** WHAT TO WORK ON **
Retype every entry in its entirety, without alteration.

** RAW RECORDS **
>> begin

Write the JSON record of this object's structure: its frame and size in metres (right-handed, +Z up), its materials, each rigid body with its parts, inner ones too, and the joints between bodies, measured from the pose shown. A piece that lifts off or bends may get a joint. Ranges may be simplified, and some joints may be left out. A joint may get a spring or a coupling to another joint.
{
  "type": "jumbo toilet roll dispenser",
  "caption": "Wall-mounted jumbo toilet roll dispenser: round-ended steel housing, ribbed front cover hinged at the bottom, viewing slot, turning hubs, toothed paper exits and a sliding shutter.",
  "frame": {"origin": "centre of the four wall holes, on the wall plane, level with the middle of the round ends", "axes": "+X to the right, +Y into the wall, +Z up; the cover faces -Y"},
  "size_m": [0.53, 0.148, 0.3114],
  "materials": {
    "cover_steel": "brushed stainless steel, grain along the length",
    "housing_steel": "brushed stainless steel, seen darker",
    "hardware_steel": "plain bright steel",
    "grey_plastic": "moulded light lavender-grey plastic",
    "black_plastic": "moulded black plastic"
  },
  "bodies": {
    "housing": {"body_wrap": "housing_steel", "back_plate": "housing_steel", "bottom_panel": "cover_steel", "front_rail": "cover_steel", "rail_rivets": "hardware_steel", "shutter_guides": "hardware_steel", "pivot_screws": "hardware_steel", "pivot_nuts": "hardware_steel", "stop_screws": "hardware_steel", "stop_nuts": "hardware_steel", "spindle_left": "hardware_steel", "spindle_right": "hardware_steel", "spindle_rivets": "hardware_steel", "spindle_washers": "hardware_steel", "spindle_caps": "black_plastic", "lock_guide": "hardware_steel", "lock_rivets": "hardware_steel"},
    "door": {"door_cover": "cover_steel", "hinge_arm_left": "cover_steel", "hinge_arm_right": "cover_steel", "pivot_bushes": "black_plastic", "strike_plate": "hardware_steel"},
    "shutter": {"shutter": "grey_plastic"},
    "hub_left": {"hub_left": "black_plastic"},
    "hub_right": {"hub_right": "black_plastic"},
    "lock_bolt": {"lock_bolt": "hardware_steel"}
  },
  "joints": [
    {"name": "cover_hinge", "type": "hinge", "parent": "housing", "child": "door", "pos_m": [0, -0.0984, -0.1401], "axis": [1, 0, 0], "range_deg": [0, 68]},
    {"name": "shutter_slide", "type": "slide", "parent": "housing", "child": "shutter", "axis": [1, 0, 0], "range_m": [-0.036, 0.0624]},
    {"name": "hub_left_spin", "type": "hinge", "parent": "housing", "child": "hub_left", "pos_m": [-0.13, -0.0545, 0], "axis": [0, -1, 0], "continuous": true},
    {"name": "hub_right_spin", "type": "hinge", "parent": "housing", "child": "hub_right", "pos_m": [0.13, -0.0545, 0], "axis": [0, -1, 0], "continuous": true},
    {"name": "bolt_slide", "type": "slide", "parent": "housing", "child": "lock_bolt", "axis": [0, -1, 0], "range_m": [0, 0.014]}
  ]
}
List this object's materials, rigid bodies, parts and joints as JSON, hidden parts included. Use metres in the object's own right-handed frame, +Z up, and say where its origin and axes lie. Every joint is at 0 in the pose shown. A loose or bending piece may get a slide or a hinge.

>> end

** RESULT OF THIS TASK **
Write the JSON record of this object's structure: its frame and size in metres (right-handed, +Z up), its materials, each rigid body with its parts, inner ones too, and the joints between bodies, measured from the pose shown. A piece that lifts off or bends may get a joint. Ranges may be simplified, and some joints may be left out. A joint may get a spring or a coupling to another joint.
{
  "type": "jumbo toilet roll dispenser",
  "caption": "Wall-mounted jumbo toilet roll dispenser: round-ended steel housing, ribbed front cover hinged at the bottom, viewing slot, turning hubs, toothed paper exits and a sliding shutter.",
  "frame": {"origin": "centre of the four wall holes, on the wall plane, level with the middle of the round ends", "axes": "+X to the right, +Y into the wall, +Z up; the cover faces -Y"},
  "size_m": [0.53, 0.148, 0.3114],
  "materials": {
    "cover_steel": "brushed stainless steel, grain along the length",
    "housing_steel": "brushed stainless steel, seen darker",
    "hardware_steel": "plain bright steel",
    "grey_plastic": "moulded light lavender-grey plastic",
    "black_plastic": "moulded black plastic"
  },
  "bodies": {
    "housing": {"body_wrap": "housing_steel", "back_plate": "housing_steel", "bottom_panel": "cover_steel", "front_rail": "cover_steel", "rail_rivets": "hardware_steel", "shutter_guides": "hardware_steel", "pivot_screws": "hardware_steel", "pivot_nuts": "hardware_steel", "stop_screws": "hardware_steel", "stop_nuts": "hardware_steel", "spindle_left": "hardware_steel", "spindle_right": "hardware_steel", "spindle_rivets": "hardware_steel", "spindle_washers": "hardware_steel", "spindle_caps": "black_plastic", "lock_guide": "hardware_steel", "lock_rivets": "hardware_steel"},
    "door": {"door_cover": "cover_steel", "hinge_arm_left": "cover_steel", "hinge_arm_right": "cover_steel", "pivot_bushes": "black_plastic", "strike_plate": "hardware_steel"},
    "shutter": {"shutter": "grey_plastic"},
    "hub_left": {"hub_left": "black_plastic"},
    "hub_right": {"hub_right": "black_plastic"},
    "lock_bolt": {"lock_bolt": "hardware_steel"}
  },
  "joints": [
    {"name": "cover_hinge", "type": "hinge", "parent": "housing", "child": "door", "pos_m": [0, -0.0984, -0.1401], "axis": [1, 0, 0], "range_deg": [0, 68]},
    {"name": "shutter_slide", "type": "slide", "parent": "housing", "child": "shutter", "axis": [1, 0, 0], "range_m": [-0.036, 0.0624]},
    {"name": "hub_left_spin", "type": "hinge", "parent": "housing", "child": "hub_left", "pos_m": [-0.13, -0.0545, 0], "axis": [0, -1, 0], "continuous": true},
    {"name": "hub_right_spin", "type": "hinge", "parent": "housing", "child": "hub_right", "pos_m": [0.13, -0.0545, 0], "axis": [0, -1, 0], "continuous": true},
    {"name": "bolt_slide", "type": "slide", "parent": "housing", "child": "lock_bolt", "axis": [0, -1, 0], "range_m": [0, 0.014]}
  ]
}
List this object's materials, rigid bodies, parts and joints as JSON, hidden parts included. Use metres in the object's own right-handed frame, +Z up, and say where its origin and axes lie. Every joint is at 0 in the pose shown. A loose or bending piece may get a slide or a hinge.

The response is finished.